Menteri Kebudayaan, Fadli Zon, menargetkan revisi atau penulisan ulang Sejarah Nasional Indonesia (SNI) akan rampung dan diluncurkan paling lambat Desember tahun ini. Proses penulisan, menurutnya, telah selesai sejak Agustus dan kini memasuki tahap penyuntingan akhir.
“Mudah-mudahan nanti bulan depan,” ujar Fadli usai menghadiri acara di Istana Merdeka, Jakarta, pada Rabu (5/11).
Fadli Zon, yang juga merupakan politisi Partai Gerindra, menjelaskan bahwa proyek penulisan ulang SNI ini melibatkan ratusan sejarawan dari 34 perguruan tinggi di seluruh Indonesia. Ia menekankan pentingnya proses penyuntingan yang cermat sebelum buku sejarah nasional Indonesia versi terbaru ini dipublikasikan. Tahapan tersebut meliputi editing konten, penyuntingan oleh editor umum, pemeriksaan bahasa (proofreading), hingga penataan fisik buku oleh editor jilid.

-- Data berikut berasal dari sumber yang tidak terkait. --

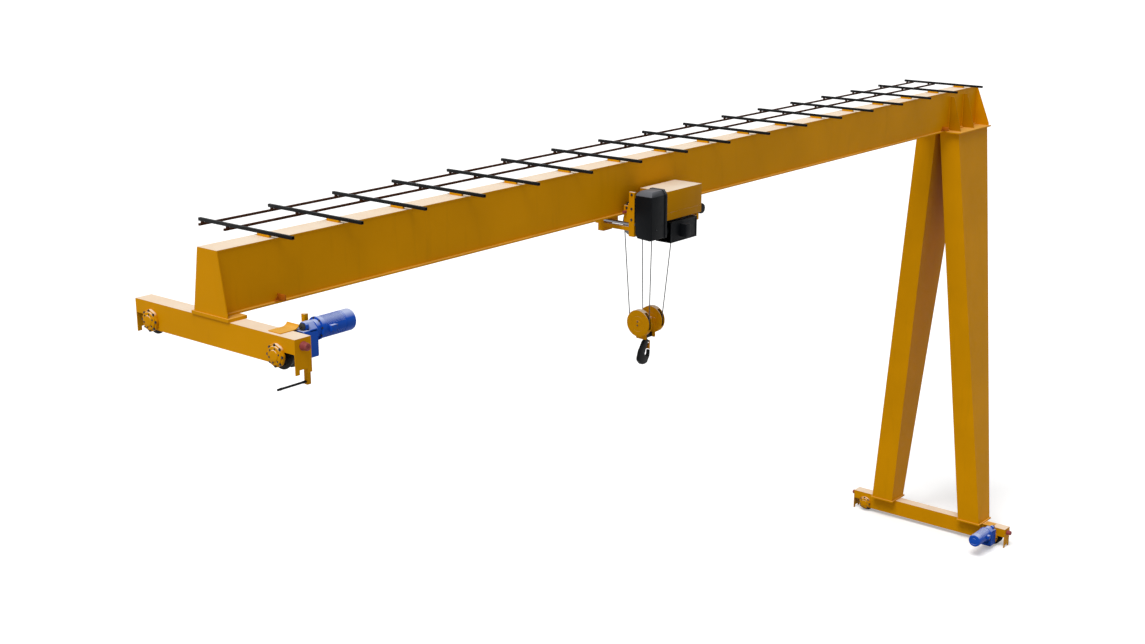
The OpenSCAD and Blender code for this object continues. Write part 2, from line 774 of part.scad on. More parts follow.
// Trolley wheel with its flange and stub axle; side is -1 at the front, plate is the face
// that its axle reaches
module roller(side, plate) {
    for (x = [trolley_start + roller_inset, trolley_end - roller_inset])
        color("#3a3d40") translate([x, 0, roller_z]) rotate([-90 * side, 0, 0]) {
            translate([0, 0, roller_in])
                cylinder(r = roller_r, h = roller_flange_in - roller_in);
            translate([0, 0, roller_flange_in])
                cylinder(r = roller_r + roller_flange, h = roller_flange_w);
            translate([0, 0, roller_flange_in])
                cylinder(r = roller_axle, h = plate - roller_flange_in);
        }
}
module trolley_wheels() {
    roller(-1, frame_in - 2);
    roller(1, rear_plate + trolley_t - 2);
}
module trolley_buffers() {
    color("#8c2f2c") both_ends() {
        for (side = [-1, 1])
            bar_x([trolley_start - 55, side * (roller_flange_in + 57), girder_z + 55], 22, 55);
    }
}

// Hoist
module hoist_gearbox() {
    g = girder_z;
    inner = -frame_out - 18;
    low = g - gear_drop;
    top = g + gear_rise;
    color("#202427") {
        plate_x(trolley_start, hoist_gear_l) polygon([[inner, low + 70], [inner - 32, low + 15],
            [-hoist_out + 40, low], [-hoist_out, low + 10], [-hoist_out, top - 67],
            [-hoist_out + 50, top], [inner - 35, top], [inner, top - 32]]);
        block([trolley_start + 10, inner, g - 80], [trolley_start + frame_t, -frame_out,
            g + 260]);
    }
}
module rope_drum() {
    color("#3a3d40") {
        bar_x([gear_end, -drum_y, drum_z], drum_r - rope_r - touch, drum_l);
        bar_x([gear_end + drum_l, -drum_y, drum_z], drum_shaft,
            trolley_end - frame_t - gear_end - drum_l);
    }
}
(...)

Lebih lanjut, Fadli Zon menyampaikan rencana penerbitan buku-buku sejarah lainnya pada tahun mendatang. Buku-buku tersebut akan mencakup berbagai periode penting, mulai dari sejarah kemerdekaan, perang mempertahankan kemerdekaan, hingga sejarah kerajaan-kerajaan besar di Nusantara seperti Majapahit, Pajajaran, dan Sriwijaya. Proyek penulisan sejarah nasional terbaru ini, ditegaskan Fadli Zon, akan menyertakan temuan-temuan mutakhir di bidang sejarah, mencakup periode prasejarah hingga perkembangan politik kontemporer.
Revisi Sejarah Nasional: Fokus pada Temuan Terbaru, Bukan Pemutarbalikan Fakta
Meskipun akan ada pembaruan, Fadli Zon menegaskan bahwa proyek pembaruan sejarah nasional ini tidak akan mengubah secara signifikan narasi sejarah terkait peristiwa-peristiwa sensitif seperti tragedi 1965 maupun masa Reformasi 1998. Tujuan utama dari pembaruan ini bukanlah untuk menghapus atau memutarbalikkan fakta sejarah, melainkan untuk memperkaya pemahaman sejarah bangsa dengan memasukkan perspektif dan temuan penelitian terbaru.
Rencana proyek penulisan ulang catatan sejarah nasional Indonesia ini telah bergulir sejak tahun lalu. Fadli Zon menjelaskan bahwa revisi akan dilakukan pada berbagai babak sejarah Indonesia, dengan fokus pada integrasi penelitian-penelitian terbaru.
Sebagai contoh, revisi sejarah zaman prasejarah akan merujuk pada penelitian terbaru yang mengungkap bahwa peradaban di wilayah Indonesia ternyata lebih tua dari perkiraan sebelumnya. Penemuan di Gua Leang-Leang Maros, yang awalnya diperkirakan berusia 5.000 tahun, kini diyakini berusia antara 40.000 hingga 52.000 tahun, menjadi salah satu dasar revisi tersebut. Hal ini menunjukkan komitmen untuk menyajikan sejarah Indonesia yang lebih akurat dan komprehensif berdasarkan bukti-bukti arkeologis dan historis yang paling mutakhir.